Southern California is home to some of America’s greatest natural wonders, including the California desert. Growing up in the Inland Empire, I spent many wonderful family trips in California’s public lands and parks, but it was the vast beauty and mystery of the desert that particularly inspired me. Experiencing the desert’s wonders planted a seed that would lead to my life’s work as a public servant.

Last year, I retired after working more than 30 years for the National Park Service and the Bureau of Land Management, much of that time spent working in the California Desert Conservation Area. In the last chapter of my time at the BLM, I worked on the Desert Renewable Energy Conservation Plan (DRECP), a historic effort to plan for the future of the California desert’s public lands. The DRECP is a blueprint for the desert that designates public lands for protection while also identifying appropriate areas for the potential development of renewable energy.

This blueprint is vital because over the last two decades, interest in renewable energy projects in the California desert has surged and the scale of proposed energy projects has grown. When BLM began to plan for renewable energy in the California desert, it became clear we needed a framework with a strong land conservation vision that works together with potential renewable energy developments.

We are now nearing the end of this important planning process. After seven years and thousands of public comments and input, the BLM released a near-final and much improved plan for the desert in November. As someone who knows these mountains and valleys intimately, I believe that the DRECP is critical to the future of California’s desert and our state as a whole. It’s also an innovative approach to a new problem that can serve as a model for other regions in California.

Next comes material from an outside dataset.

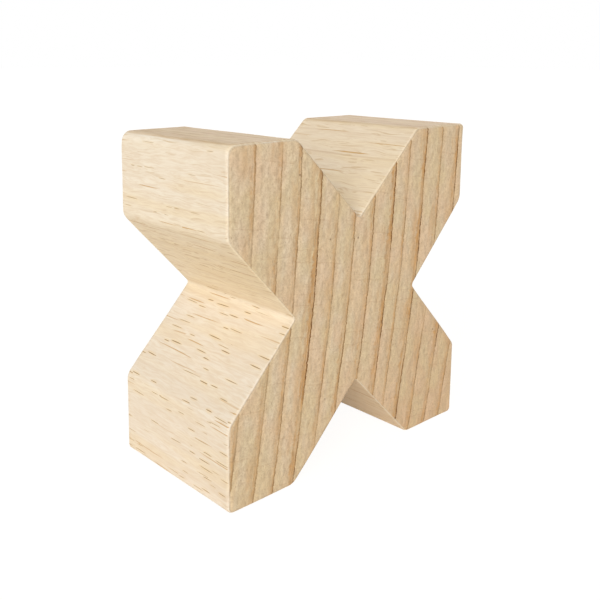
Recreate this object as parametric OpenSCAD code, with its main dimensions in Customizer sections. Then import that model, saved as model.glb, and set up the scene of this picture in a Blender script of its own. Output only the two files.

One of the great successes of this process will be the permanent protection of public lands that connect many of our existing wilderness and other special areas. These new protected areas will be included in the BLM’s National Conservation Lands, a collection of spectacular landscapes, rivers and trails that span the American West. These lands in the desert are well deserving of National Conservation Land status as they hold treasures like forests of Joshua trees, unique desert wildlife, and significant cultural sites.

As the process to develop the DRECP comes to a close, I encourage the BLM to continue pursuing every opportunity for land conservation. Already, great progress has been made on this front. Some of the lands designated for conservation in the DRECP do, however, remain susceptible to industrial development such as mining. While honoring valid existing rights, I urge the BLM to request from the secretary of the Interior withdrawal of these National Conservation Lands from future mining. When the plan is finalized this spring, I and many others hope to see a time-bound plan for withdrawing these lands from future industrial development. After all, mining in the special places set aside for conservation in the DRECP would undermine this innovative blueprint for the California desert.

I often think back to my family’s visits to the desert in my early years. Much has changed in our region since then, from increased air pollution to greater development. But time moves at a different pace in the desert. Geological changes are measured not in months or years, but in centuries. We would do well to protect the California desert so that future generations may enjoy the vast and timeless beauty of these spectacular landscapes. I believe that the DRECP is the blueprint that our region needs for this special place.

Greg Hill retired in 2015 after serving for 32 years with the Department of the Interior, most recently as the wilderness specialist for the Bureau of Land Management’s California Desert District. He resides in Yucca Valley.